Este aprendizaje de la vida nos ayudó a entender varios fenómenos de la política tercermundista. Paradojas que resultan incomprensibles si no se las analiza dentro del contexto de sociedades con profundas privaciones.

Sin esta vara es imposible comprender que en Europa haya altos funcionarios, incluso presidentes o primeros ministros, que utilizan el transporte público para moverse, van a trabajar en bicicleta, caminando, o en su auto particular, sin choferes.

No vayamos tan lejos, o como cuando Cristina Fernández se hacía llevar los diarios de Buenos Aires a su casa en El Calafate en los aviones presidenciales, o para trasladar muebles y hasta manteles y vajillas a sus cuatro hoteles en la Patagonia. Se sabe que es una mujer que creció en un entorno de grandes carencias.

O como cuando el hoy jefe de Gabinete, Juan Manzur, utiliza el avión sanitario de la provincia para sus viajes, en vez de hacerlo en aviones de línea, o para llevar y traer funcionarios a actos políticos.

No tan lejos. En Tucumán hay delegados comunales que tienen choferes para conducir lujosas camionetas. Y ministros, legisladores, intendentes, concejales…

La política es, para muchos, un trampolín para saltar de la pobreza a la opulencia y el lujo.

Y aunque no provengan de lo más bajo, son parte de una sociedad atravesada culturalmente por la memoria del hambre.

Un maestro de periodistas solía decir que los políticos son como los jugadores de fútbol, cuando llegan, lo primero que hacen es comprar una 4x4 y buscarse una rubia.

Un fenómeno que no es exclusivo de la clase política o del deporte, sectores donde es común observar el perfil del “nuevo rico”.

Otra enseñanza de mi madre fue que la gente rica y educada, la verdadera gente rica, esa que lleva varias generaciones criada en la abundancia, es sumamente sencilla. Por varias razones, desde la buena educación, con humildad y altruismo, hasta por cuestiones de seguridad, son personas que están en las antípodas de la ostentación.

Diferente del millonario repentino, o del millonario sin educación, quien como el político o el deportista, lo primero que hace es comprar una mansión, cinco autos y una casa de veraneo. Es consecuencia de la memoria del hambre.

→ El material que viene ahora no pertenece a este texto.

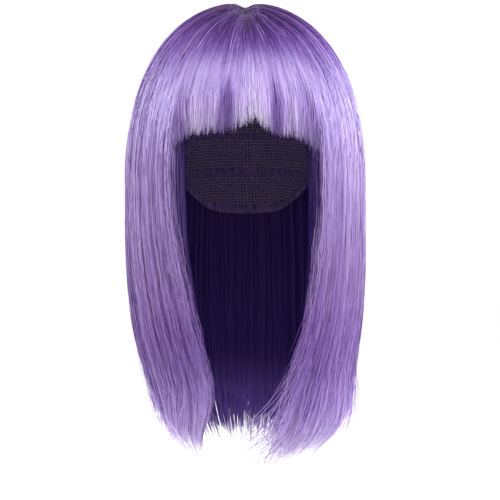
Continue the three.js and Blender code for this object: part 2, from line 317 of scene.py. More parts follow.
def grid_mesh(name, outer, inner, spread, ring=False):
    """A closed wall between two grids of points, rows from the top down. spread maps the wall flat, in
    metres, and has a column more than the points where they close in a ring."""
    rows, columns = outer.shape[:2]
    wide = columns + 1 if ring else columns
    cell = np.arange(rows * wide).reshape(rows, wide)
    face = np.stack([cell[:-1, :-1], cell[1:, :-1], cell[1:, 1:], cell[:-1, 1:]], -1).reshape(-1, 4)
    layer = rows * wide
    parts = [face, face[:, ::-1] + layer]
    edges = [(cell[0], -1), (cell[-1], 1)]
    if not ring:
        edges += [(cell[:, 0], 1), (cell[:, -1], -1)]
    for line, way in edges:
        strip = np.stack([line[:-1], line[1:], line[1:] + layer, line[:-1] + layer], -1)
        parts.append(strip if way < 0 else strip[:, ::-1])
    quads = np.concatenate(parts)
    side, flat = np.divmod(quads, layer)
    row, column = np.divmod(flat, wide)
    corners = side * rows * columns + row * columns + column % columns
    points = np.concatenate([outer.reshape(-1, 3), inner.reshape(-1, 3)])
    mesh = bpy.data.meshes.new(name)
    mesh.from_pydata((points * MM).tolist(), [], corners.tolist())
    mesh.polygons.foreach_set("use_smooth", np.ones(len(mesh.polygons), bool))
    layout = mesh.uv_layers.new(name="flat")
    layout.data.foreach_set("uv", spread.reshape(-1, 2)[flat.ravel()].astype(np.float32).ravel())
    mesh.update()
    return mesh


def place(name, mesh, node, materials=()):
    """Puts a finished piece in the scene. It stands for a node of the frame."""
    piece = bpy.data.objects.new(name, mesh)
    bpy.context.scene.collection.objects.link(piece)
    for material in materials:
        mesh.materials.append(material)
    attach(piece, "root")
    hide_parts(node)


# Materials

# A strand's tint from its darkest tone to its palest. TONE_END is the tone at either end, and SHADE_SWING
# is how far painted light and shade turn the tone along one strand. SHADES_ACROSS keeps neighbours on the
# bake map apart.
TINTS = ((0.0, "#56456a"), (0.25, "#9181a4"), (0.5, "#cdcdcd"), (0.75, "#e3e7dd"), (1.0, "#f7ffe8"))
TINT_GAIN = 1.62
TONE_END = 2.0
SHADE_SWING = 0.8
SHADES_ACROSS = 1400.0

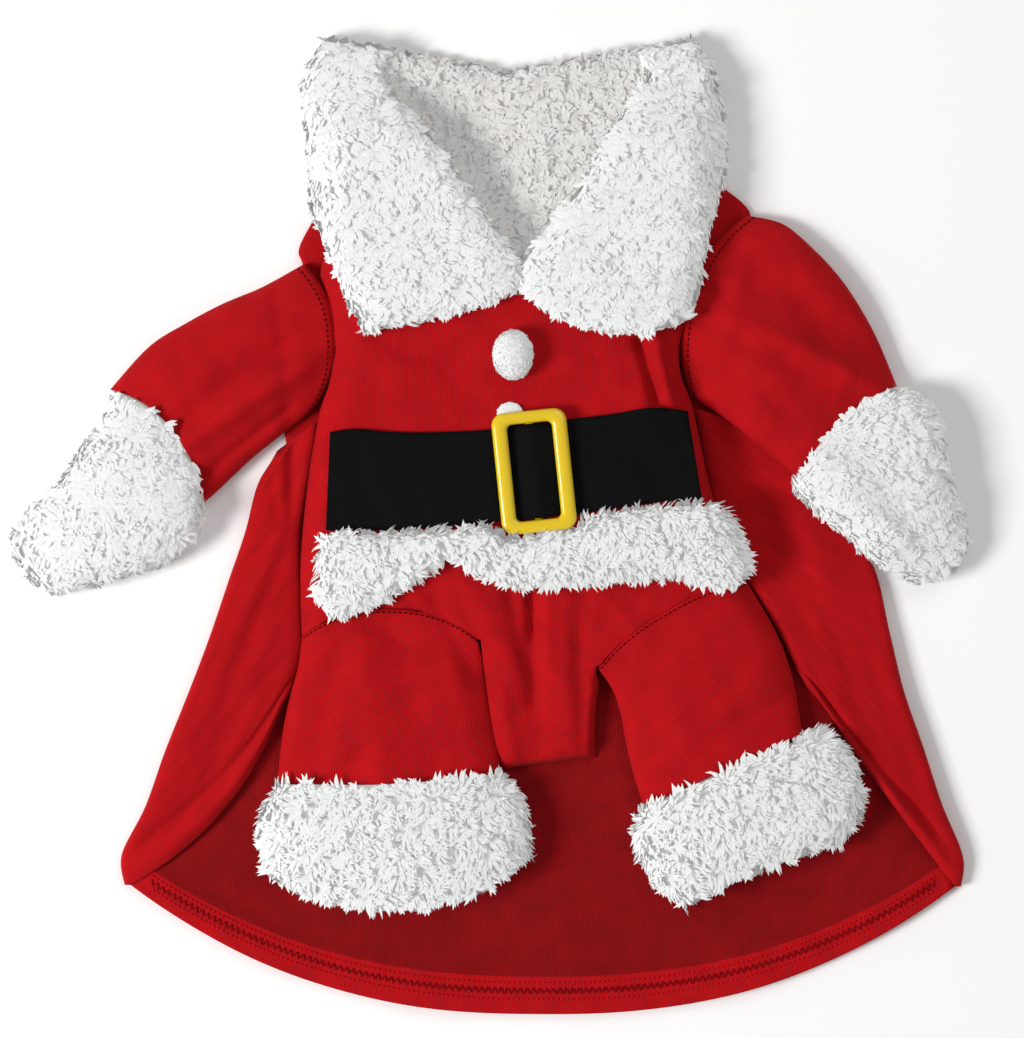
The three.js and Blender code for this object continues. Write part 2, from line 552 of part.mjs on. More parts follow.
function trim() {
  const height = (x, y) => bridgedHeight(x, y, 5) + SEAM;
  return pad(TRIM, { along: 20, wide: 5, thick: () => PILE_PAD - 1, height });
}

// Dome with a flat underside on the belly
function pompom({ centre: [cx, cy], wide, long, high }, lift = SEAM) {
  const rings = 5;
  const around = 14;
  const footAngle = -0.5;      // the dome begins a little below its widest ring
  const level = Math.max(...[-1, 0, 1].flatMap((a) => [-1, 0, 1].map((b) =>
    bellyHeight(cx + (a * wide) / 3, cy + (b * long) / 3)))) + lift;
  const profile = [];
  for (let i = 0; i <= rings; i += 1) {
    const angle = lerp(footAngle, Math.PI / 2, i / rings);
    profile.push(new THREE.Vector2(Math.cos(angle) * 0.5, 0.32 + Math.sin(angle) * 0.68));
  }
  profile[profile.length - 1].x = 0;
  profile.unshift(new THREE.Vector2(0, profile[0].y));
  const base = profile[0].y;
  const geometry = new THREE.LatheGeometry(profile, around).rotateX(Math.PI / 2);
  geometry.scale(wide, long, high / (1 - base));
  geometry.translate(cx, cy, level - (high * base) / (1 - base));
  geometry.deleteAttribute('uv');
  geometry.deleteAttribute('normal');
  return mergeVertices(geometry, 1e-3);
}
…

Así se explica que simples concejales, delegados o intendentes del interior vivan en Barrio Norte o en lujosos countries de Yerba Buena.

Tema aparte: ¿no debería un funcionario público estar obligado a residir en la ciudad que administra?

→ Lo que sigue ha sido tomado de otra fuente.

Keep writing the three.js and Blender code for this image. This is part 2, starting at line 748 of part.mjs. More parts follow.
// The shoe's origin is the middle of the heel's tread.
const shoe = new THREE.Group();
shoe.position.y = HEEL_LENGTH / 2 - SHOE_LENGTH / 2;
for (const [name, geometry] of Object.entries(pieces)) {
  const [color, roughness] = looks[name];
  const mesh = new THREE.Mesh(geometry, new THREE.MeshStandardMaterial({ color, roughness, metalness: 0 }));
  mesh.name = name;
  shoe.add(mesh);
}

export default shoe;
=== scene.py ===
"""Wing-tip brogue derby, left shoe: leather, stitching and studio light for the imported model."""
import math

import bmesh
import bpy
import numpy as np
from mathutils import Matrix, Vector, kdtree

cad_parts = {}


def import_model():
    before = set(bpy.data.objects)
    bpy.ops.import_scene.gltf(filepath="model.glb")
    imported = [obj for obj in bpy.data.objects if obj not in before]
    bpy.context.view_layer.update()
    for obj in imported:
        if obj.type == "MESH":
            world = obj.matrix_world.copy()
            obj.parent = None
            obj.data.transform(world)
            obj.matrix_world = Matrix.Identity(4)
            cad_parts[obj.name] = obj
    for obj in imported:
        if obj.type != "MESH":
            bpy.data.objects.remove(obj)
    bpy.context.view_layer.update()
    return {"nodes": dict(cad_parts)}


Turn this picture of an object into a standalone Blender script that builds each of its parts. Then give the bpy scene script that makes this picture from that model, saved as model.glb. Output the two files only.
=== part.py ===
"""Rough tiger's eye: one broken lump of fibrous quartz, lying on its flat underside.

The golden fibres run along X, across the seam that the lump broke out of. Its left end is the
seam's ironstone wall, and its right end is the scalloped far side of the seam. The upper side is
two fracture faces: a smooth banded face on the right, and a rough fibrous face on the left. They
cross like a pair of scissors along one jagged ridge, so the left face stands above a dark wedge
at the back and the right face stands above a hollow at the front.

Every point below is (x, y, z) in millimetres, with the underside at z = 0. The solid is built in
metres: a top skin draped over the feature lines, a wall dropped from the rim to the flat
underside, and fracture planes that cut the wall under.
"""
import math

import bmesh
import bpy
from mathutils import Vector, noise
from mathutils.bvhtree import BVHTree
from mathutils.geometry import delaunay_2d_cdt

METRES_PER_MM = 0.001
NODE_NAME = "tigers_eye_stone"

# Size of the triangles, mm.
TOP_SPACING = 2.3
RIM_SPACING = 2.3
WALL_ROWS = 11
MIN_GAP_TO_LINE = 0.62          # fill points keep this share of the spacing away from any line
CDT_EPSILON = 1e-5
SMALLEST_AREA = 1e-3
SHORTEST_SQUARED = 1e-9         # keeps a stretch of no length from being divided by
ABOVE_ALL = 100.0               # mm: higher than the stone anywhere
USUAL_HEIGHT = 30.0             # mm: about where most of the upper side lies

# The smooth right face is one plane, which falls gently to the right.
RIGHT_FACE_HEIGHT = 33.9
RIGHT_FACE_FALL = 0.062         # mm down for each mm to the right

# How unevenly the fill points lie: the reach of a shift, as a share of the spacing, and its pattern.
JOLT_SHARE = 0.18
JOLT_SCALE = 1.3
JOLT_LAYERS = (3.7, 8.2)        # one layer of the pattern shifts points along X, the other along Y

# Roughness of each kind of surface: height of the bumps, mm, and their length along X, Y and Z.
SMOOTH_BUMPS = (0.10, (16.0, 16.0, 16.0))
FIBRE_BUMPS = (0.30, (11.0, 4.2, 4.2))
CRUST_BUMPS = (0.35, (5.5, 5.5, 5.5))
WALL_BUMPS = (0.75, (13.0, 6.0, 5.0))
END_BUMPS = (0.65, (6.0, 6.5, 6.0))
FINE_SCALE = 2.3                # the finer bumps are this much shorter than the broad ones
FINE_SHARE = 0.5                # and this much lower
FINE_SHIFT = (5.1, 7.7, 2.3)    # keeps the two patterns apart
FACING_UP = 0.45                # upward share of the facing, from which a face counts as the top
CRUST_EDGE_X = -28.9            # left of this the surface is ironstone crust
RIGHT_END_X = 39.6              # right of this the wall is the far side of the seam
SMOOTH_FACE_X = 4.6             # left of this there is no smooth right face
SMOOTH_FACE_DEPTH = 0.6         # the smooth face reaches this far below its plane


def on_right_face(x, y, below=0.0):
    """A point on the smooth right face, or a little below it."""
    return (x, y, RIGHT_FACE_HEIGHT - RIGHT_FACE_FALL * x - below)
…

Resulta contradictorio que un intendente de Lules o un concejal de Banda del Río Salí vivan sobre la avenida Aconquija.

De Borges a Manzur

“El lujo me parece una vulgaridad”, dijo Jorge Luis Borges durante una entrevista con Mario Vargas Llosa, en 1981. Una definición que Borges quizás tomó de su amigo Adolfo Bioy Casares, quien escribió en “Clave para un amor” (1954), “en todo lujo palpita un íntimo soplo de vulgaridad”.

Frase que popularizó el Indio Solari en la canción “Un poco de amor francés”. Allí escribió: “El lujo es vulgaridad, dijo, y me conquistó. De esa miel no comen las hormigas”.

Hormigas voraces que se desesperan por el lujo y el poder. Porque no hay vocación de servicio en un funcionario que se enriquece con la política. Es apenas una hormiga hambrienta atrapada en una mansión de mal gusto.

La memoria del hambre provoca que en Tucumán haya cien candidatos para cada cargo. ¿Tanta gente afligida por arreglar este desastre?

Cuanto peor está la provincia más personas se postulan para encontrar una solución. Muy raro. Todos quieren timonear el Titanic, se empujan para conducir el naufragio. Y sonríen en los afiches, algo que jamás vamos a entender.

Hay quienes apenas asumieron en 2019 ya estaban armando la próxima campaña. Lo mismo en 2021. La política es una empresa cooptada por gente hambrienta, gente que sólo piensa en comer, no en dar de comer.

¿Será la memoria del hambre lo que obsesiona a Manzur a seguir comandando este prolongado fracaso?

Sólo en ese contexto, el de las profundas cicatrices que dejan estas carencias culturales, se puede entender que haya gente que luego de 20 años de aplazos pretenda seguir dictando clases. Es evidente que los intereses y las ambiciones son otras, muy lejanas de las necesidades de la sociedad. Son las memorias del hambre que se están masticando al Estado.

Como escribió el lúcido escritor y humorista estadounidense Mark Twain, cuyo nombre real era Samuel Langhorne Clemens: “Si tomas a un perro hambriento y le das comida, nunca te morderá. Esta es la principal diferencia entre un perro y el hombre”.

Y aquí se equivocó mi madre. Una cosa es la darwinista memoria del hambre, y otra muy distinta es que los hombres pronto olvidamos quién nos dio de comer.